:: DATA EXTRACT
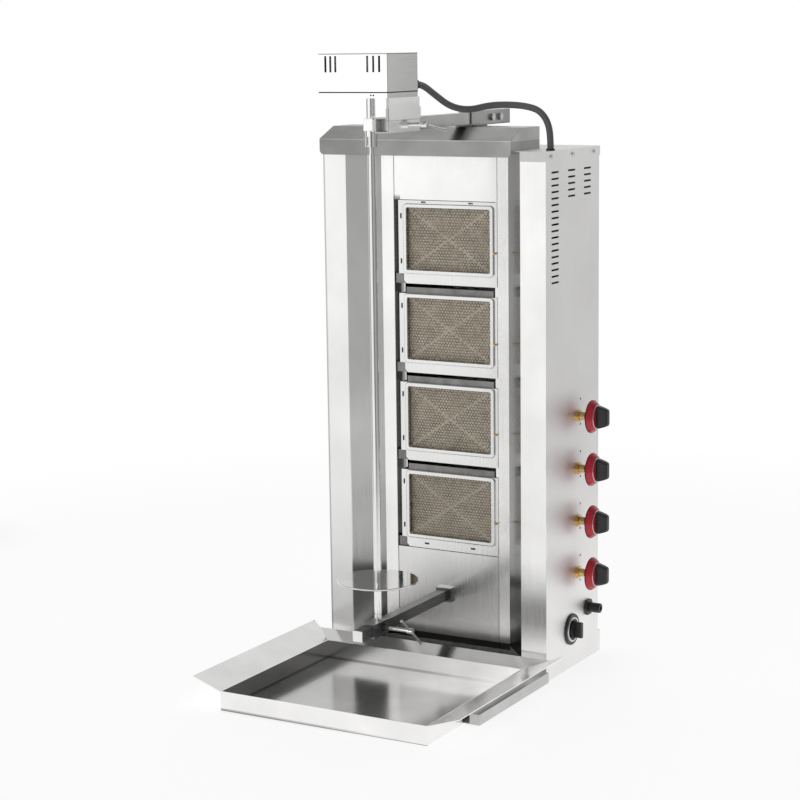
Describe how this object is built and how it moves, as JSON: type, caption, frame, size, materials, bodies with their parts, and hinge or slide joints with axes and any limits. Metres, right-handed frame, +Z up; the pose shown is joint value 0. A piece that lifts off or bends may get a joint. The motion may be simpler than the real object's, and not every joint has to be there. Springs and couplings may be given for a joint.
{
  "type": "gas doner kebab grill",
  "caption": "Upright gas grill for doner meat with stacked burners, a motor head that turns a vertical skewer, side gas taps and a pull-out drip tray.",
  "frame": {"origin": "on the ground, below the middle of the cabinet's width and depth", "axes": "+Z up; the cook stands on the -Y side, where the tray pulls out; the gas taps are on the +X side"},
  "size_m": [0.5202, 0.616, 1.063],
  "materials": {
    "stainless": "fine brushed stainless sheet",
    "bright_stainless": "polished stainless sheet",
    "burner_metal": "heat-stained pressed steel",
    "screen_wire": "heat-stained wire net",
    "ceramic": "porous fired clay",
    "brass": "machined",
    "aluminium_pipe": "drawn tube",
    "pipe_steel": "zinc plated",
    "bar_steel": "ground square bar",
    "bolt_steel": "plated",
    "red_plastic": "glossy red with a black grip",
    "black_plastic": "fine satin",
    "cable_sleeve": "grey flexible sleeve",
    "motor_paint": "plain"
  },
  "bodies": {
    "cabinet": {"base_pan": "stainless", "support_rail_left": "stainless", "support_rail_right": "stainless", "left_column": "stainless", "right_column": "stainless", "left_side_panel": "stainless", "right_side_panel": "stainless", "back_panel": "stainless", "control_box_wall": "stainless", "control_box_lid": "stainless", "hood": "bright_stainless", "bay_frame": "stainless", "upper_front_panel": "stainless", "lower_front_panel": "stainless", "burner_frame_1": "stainless", "burner_frame_2": "stainless", "burner_frame_3": "stainless", "burner_frame_4": "stainless", "burner_screen_1": "screen_wire", "burner_screen_2": "screen_wire", "burner_screen_3": "screen_wire", "burner_screen_4": "screen_wire", "burner_bodies": "burner_metal", "burner_ceramics": "ceramic", "flame_sensors": "brass", "gas_manifold": "pipe_steel", "gas_taps": "brass", "gas_pipes": "aluminium_pipe", "rotary_switch": "black_plastic", "cable_glands": "black_plastic", "top_bar": "bar_steel", "rail_holder": "bar_steel", "lower_bar": "bar_steel", "screws_and_bolts": "bolt_steel"},
    "tray": {"drip_tray": "bright_stainless"},
    "head": {"head_sleeve": "bar_steel", "motor_pan": "bright_stainless", "motor_cover": "bright_stainless", "head_gland": "black_plastic", "gear_motor": "motor_paint", "motor_cable": "cable_sleeve"},
    "block": {"bearing_block": "bar_steel"},
    "output": {"output_shaft": "bar_steel", "skewer_coupling": "bar_steel"},
    "pinion": {"motor_pinion": "bar_steel"},
    "skewer": {"skewer_rod": "bright_stainless"},
    "disc": {"meat_disc": "bright_stainless"},
    "upper_screw": {"upper_clamp_screw": "bar_steel"},
    "upper_bar": {"upper_cross_bar": "bolt_steel"},
    "lower_screw": {"lower_clamp_screw": "bar_steel"},
    "lower_bar_handle": {"lower_cross_bar": "bolt_steel"},
    "switch": {"switch_knob": "black_plastic"},
    "tap_1": {"valve_stem_1": "brass"},
    "knob_1": {"gas_knob_1": "red_plastic"},
    "tap_2": {"valve_stem_2": "brass"},
    "knob_2": {"gas_knob_2": "red_plastic"},
    "tap_3": {"valve_stem_3": "brass"},
    "knob_3": {"gas_knob_3": "red_plastic"},
    "tap_4": {"valve_stem_4": "brass"},
    "knob_4": {"gas_knob_4": "red_plastic"}
  },
  "joints": [
    {"name": "tray_pull", "type": "slide", "parent": "cabinet", "child": "tray", "axis": [0, -1, 0], "range_m": [0, 0.3]},
    {"name": "head_slide", "type": "slide", "parent": "cabinet", "child": "head", "axis": [0, 1, 0], "range_m": [-0.02, 0.08], "deforming": ["motor_cable"]},
    {"name": "block_slide", "type": "slide", "parent": "cabinet", "child": "block", "axis": [0, 1, 0], "range_m": [-0.02, 0.08]},
    {"name": "output_spin", "type": "hinge", "parent": "head", "child": "output", "pos_m": [-0.0086, -0.29, 0.96], "axis": [0, 0, 1], "continuous": true},
    {"name": "pinion_spin", "type": "hinge", "parent": "head", "child": "pinion", "pos_m": [0.0194, -0.29, 1.005], "axis": [0, 0, 1], "continuous": true},
    {"name": "skewer_lift", "type": "slide", "parent": "output", "child": "skewer", "axis": [0, 0, 1], "range_m": [0, 0.012]},
    {"name": "disc_lift", "type": "slide", "parent": "skewer", "child": "disc", "axis": [0, 0, 1], "range_m": [0, 0.5]},
    {"name": "upper_screw_turn", "type": "hinge", "parent": "head", "child": "upper_screw", "pos_m": [0.06, -0.281, 0.9506], "axis": [1, 0, 0], "range_deg": [-180, 180]},
    {"name": "upper_bar_slide", "type": "slide", "parent": "upper_screw", "child": "upper_bar", "axis": [0, 0.986, -0.1668], "range_m": [-0.064, 0.004]},
    {"name": "lower_screw_turn", "type": "hinge", "parent": "block", "child": "lower_screw", "pos_m": [0.03, -0.291, 0.117], "axis": [1, 0, 0], "range_deg": [-180, 180]},
    {"name": "lower_bar_slide", "type": "slide", "parent": "lower_screw", "child": "lower_bar_handle", "axis": [0, 0.766, -0.6428], "range_m": [-0.038, 0.028]},
    {"name": "tap_push_1", "type": "slide", "parent": "cabinet", "child": "tap_1", "axis": [-1, 0, 0], "range_m": [0, 0.003], "stiffness_N_per_m": 1500, "springref_m": -0.002},
    {"name": "knob_turn_1", "type": "hinge", "parent": "tap_1", "child": "knob_1", "pos_m": [0.2395, 0.021, 0.442], "axis": [1, 0, 0], "range_deg": [0, 180]},
    {"name": "tap_push_2", "type": "slide", "parent": "cabinet", "child": "tap_2", "axis": [-1, 0, 0], "range_m": [0, 0.003], "stiffness_N_per_m": 1500, "springref_m": -0.002},
    {"name": "knob_turn_2", "type": "hinge", "parent": "tap_2", "child": "knob_2", "pos_m": [0.2395, 0.021, 0.3496], "axis": [1, 0, 0], "range_deg": [0, 180]},
    {"name": "tap_push_3", "type": "slide", "parent": "cabinet", "child": "tap_3", "axis": [-1, 0, 0], "range_m": [0, 0.003], "stiffness_N_per_m": 1500, "springref_m": -0.002},
    {"name": "knob_turn_3", "type": "hinge", "parent": "tap_3", "child": "knob_3", "pos_m": [0.2395, 0.021, 0.2572], "axis": [1, 0, 0], "range_deg": [0, 180]},
    {"name": "tap_push_4", "type": "slide", "parent": "cabinet", "child": "tap_4", "axis": [-1, 0, 0], "range_m": [0, 0.003], "stiffness_N_per_m": 1500, "springref_m": -0.002},
    {"name": "knob_turn_4", "type": "hinge", "parent": "tap_4", "child": "knob_4", "pos_m": [0.2395, 0.021, 0.1648], "axis": [1, 0, 0], "range_deg": [0, 180]},
    {"name": "switch_turn", "type": "hinge", "parent": "cabinet", "child": "switch", "pos_m": [0.218, -0.0064, 0.0688], "axis": [1, 0, 0], "range_deg": [-60, 60]}
  ],
  "couplings": [
    {"joint": "block_slide", "follows": "head_slide", "ratio": 1},
    {"joint": "pinion_spin", "follows": "output_spin", "ratio": -3.6667}
  ]
}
::::
REQUIRED TASK:
Write out every line exactly as it stands.

RESPONSE FOR THIS EXERCISE:
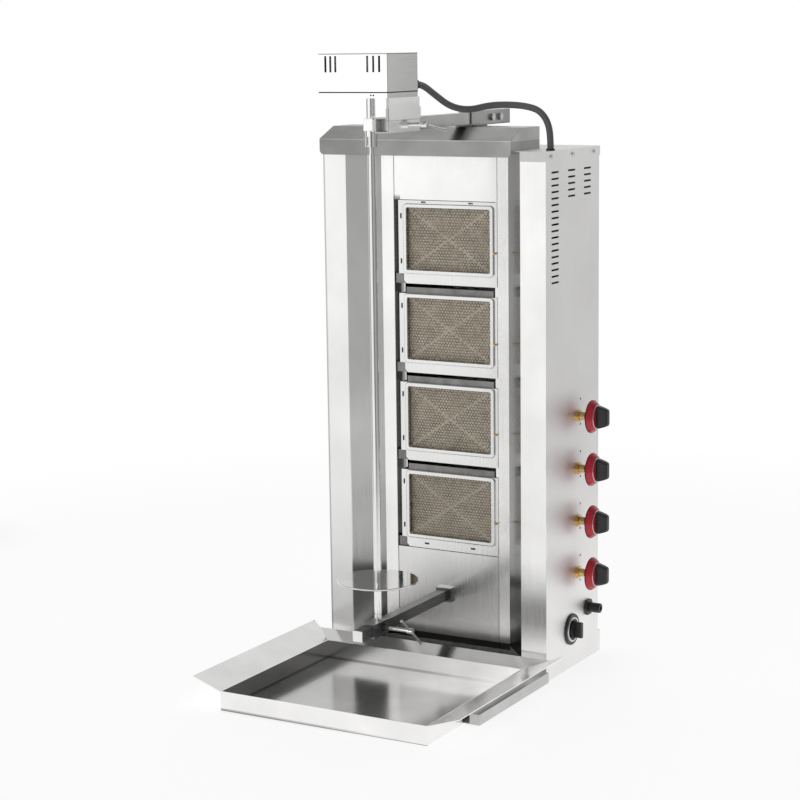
Describe how this object is built and how it moves, as JSON: type, caption, frame, size, materials, bodies with their parts, and hinge or slide joints with axes and any limits. Metres, right-handed frame, +Z up; the pose shown is joint value 0. A piece that lifts off or bends may get a joint. The motion may be simpler than the real object's, and not every joint has to be there. Springs and couplings may be given for a joint.
{
  "type": "gas doner kebab grill",
  "caption": "Upright gas grill for doner meat with stacked burners, a motor head that turns a vertical skewer, side gas taps and a pull-out drip tray.",
  "frame": {"origin": "on the ground, below the middle of the cabinet's width and depth", "axes": "+Z up; the cook stands on the -Y side, where the tray pulls out; the gas taps are on the +X side"},
  "size_m": [0.5202, 0.616, 1.063],
  "materials": {
    "stainless": "fine brushed stainless sheet",
    "bright_stainless": "polished stainless sheet",
    "burner_metal": "heat-stained pressed steel",
    "screen_wire": "heat-stained wire net",
    "ceramic": "porous fired clay",
    "brass": "machined",
    "aluminium_pipe": "drawn tube",
    "pipe_steel": "zinc plated",
    "bar_steel": "ground square bar",
    "bolt_steel": "plated",
    "red_plastic": "glossy red with a black grip",
    "black_plastic": "fine satin",
    "cable_sleeve": "grey flexible sleeve",
    "motor_paint": "plain"
  },
  "bodies": {
    "cabinet": {"base_pan": "stainless", "support_rail_left": "stainless", "support_rail_right": "stainless", "left_column": "stainless", "right_column": "stainless", "left_side_panel": "stainless", "right_side_panel": "stainless", "back_panel": "stainless", "control_box_wall": "stainless", "control_box_lid": "stainless", "hood": "bright_stainless", "bay_frame": "stainless", "upper_front_panel": "stainless", "lower_front_panel": "stainless", "burner_frame_1": "stainless", "burner_frame_2": "stainless", "burner_frame_3": "stainless", "burner_frame_4": "stainless", "burner_screen_1": "screen_wire", "burner_screen_2": "screen_wire", "burner_screen_3": "screen_wire", "burner_screen_4": "screen_wire", "burner_bodies": "burner_metal", "burner_ceramics": "ceramic", "flame_sensors": "brass", "gas_manifold": "pipe_steel", "gas_taps": "brass", "gas_pipes": "aluminium_pipe", "rotary_switch": "black_plastic", "cable_glands": "black_plastic", "top_bar": "bar_steel", "rail_holder": "bar_steel", "lower_bar": "bar_steel", "screws_and_bolts": "bolt_steel"},
    "tray": {"drip_tray": "bright_stainless"},
    "head": {"head_sleeve": "bar_steel", "motor_pan": "bright_stainless", "motor_cover": "bright_stainless", "head_gland": "black_plastic", "gear_motor": "motor_paint", "motor_cable": "cable_sleeve"},
    "block": {"bearing_block": "bar_steel"},
    "output": {"output_shaft": "bar_steel", "skewer_coupling": "bar_steel"},
    "pinion": {"motor_pinion": "bar_steel"},
    "skewer": {"skewer_rod": "bright_stainless"},
    "disc": {"meat_disc": "bright_stainless"},
    "upper_screw": {"upper_clamp_screw": "bar_steel"},
    "upper_bar": {"upper_cross_bar": "bolt_steel"},
    "lower_screw": {"lower_clamp_screw": "bar_steel"},
    "lower_bar_handle": {"lower_cross_bar": "bolt_steel"},
    "switch": {"switch_knob": "black_plastic"},
    "tap_1": {"valve_stem_1": "brass"},
    "knob_1": {"gas_knob_1": "red_plastic"},
    "tap_2": {"valve_stem_2": "brass"},
    "knob_2": {"gas_knob_2": "red_plastic"},
    "tap_3": {"valve_stem_3": "brass"},
    "knob_3": {"gas_knob_3": "red_plastic"},
    "tap_4": {"valve_stem_4": "brass"},
    "knob_4": {"gas_knob_4": "red_plastic"}
  },
  "joints": [
    {"name": "tray_pull", "type": "slide", "parent": "cabinet", "child": "tray", "axis": [0, -1, 0], "range_m": [0, 0.3]},
    {"name": "head_slide", "type": "slide", "parent": "cabinet", "child": "head", "axis": [0, 1, 0], "range_m": [-0.02, 0.08], "deforming": ["motor_cable"]},
    {"name": "block_slide", "type": "slide", "parent": "cabinet", "child": "block", "axis": [0, 1, 0], "range_m": [-0.02, 0.08]},
    {"name": "output_spin", "type": "hinge", "parent": "head", "child": "output", "pos_m": [-0.0086, -0.29, 0.96], "axis": [0, 0, 1], "continuous": true},
    {"name": "pinion_spin", "type": "hinge", "parent": "head", "child": "pinion", "pos_m": [0.0194, -0.29, 1.005], "axis": [0, 0, 1], "continuous": true},
    {"name": "skewer_lift", "type": "slide", "parent": "output", "child": "skewer", "axis": [0, 0, 1], "range_m": [0, 0.012]},
    {"name": "disc_lift", "type": "slide", "parent": "skewer", "child": "disc", "axis": [0, 0, 1], "range_m": [0, 0.5]},
    {"name": "upper_screw_turn", "type": "hinge", "parent": "head", "child": "upper_screw", "pos_m": [0.06, -0.281, 0.9506], "axis": [1, 0, 0], "range_deg": [-180, 180]},
    {"name": "upper_bar_slide", "type": "slide", "parent": "upper_screw", "child": "upper_bar", "axis": [0, 0.986, -0.1668], "range_m": [-0.064, 0.004]},
    {"name": "lower_screw_turn", "type": "hinge", "parent": "block", "child": "lower_screw", "pos_m": [0.03, -0.291, 0.117], "axis": [1, 0, 0], "range_deg": [-180, 180]},
    {"name": "lower_bar_slide", "type": "slide", "parent": "lower_screw", "child": "lower_bar_handle", "axis": [0, 0.766, -0.6428], "range_m": [-0.038, 0.028]},
    {"name": "tap_push_1", "type": "slide", "parent": "cabinet", "child": "tap_1", "axis": [-1, 0, 0], "range_m": [0, 0.003], "stiffness_N_per_m": 1500, "springref_m": -0.002},
    {"name": "knob_turn_1", "type": "hinge", "parent": "tap_1", "child": "knob_1", "pos_m": [0.2395, 0.021, 0.442], "axis": [1, 0, 0], "range_deg": [0, 180]},
    {"name": "tap_push_2", "type": "slide", "parent": "cabinet", "child": "tap_2", "axis": [-1, 0, 0], "range_m": [0, 0.003], "stiffness_N_per_m": 1500, "springref_m": -0.002},
    {"name": "knob_turn_2", "type": "hinge", "parent": "tap_2", "child": "knob_2", "pos_m": [0.2395, 0.021, 0.3496], "axis": [1, 0, 0], "range_deg": [0, 180]},
    {"name": "tap_push_3", "type": "slide", "parent": "cabinet", "child": "tap_3", "axis": [-1, 0, 0], "range_m": [0, 0.003], "stiffness_N_per_m": 1500, "springref_m": -0.002},
    {"name": "knob_turn_3", "type": "hinge", "parent": "tap_3", "child": "knob_3", "pos_m": [0.2395, 0.021, 0.2572], "axis": [1, 0, 0], "range_deg": [0, 180]},
    {"name": "tap_push_4", "type": "slide", "parent": "cabinet", "child": "tap_4", "axis": [-1, 0, 0], "range_m": [0, 0.003], "stiffness_N_per_m": 1500, "springref_m": -0.002},
    {"name": "knob_turn_4", "type": "hinge", "parent": "tap_4", "child": "knob_4", "pos_m": [0.2395, 0.021, 0.1648], "axis": [1, 0, 0], "range_deg": [0, 180]},
    {"name": "switch_turn", "type": "hinge", "parent": "cabinet", "child": "switch", "pos_m": [0.218, -0.0064, 0.0688], "axis": [1, 0, 0], "range_deg": [-60, 60]}
  ],
  "couplings": [
    {"joint": "block_slide", "follows": "head_slide", "ratio": 1},
    {"joint": "pinion_spin", "follows": "output_spin", "ratio": -3.6667}
  ]
}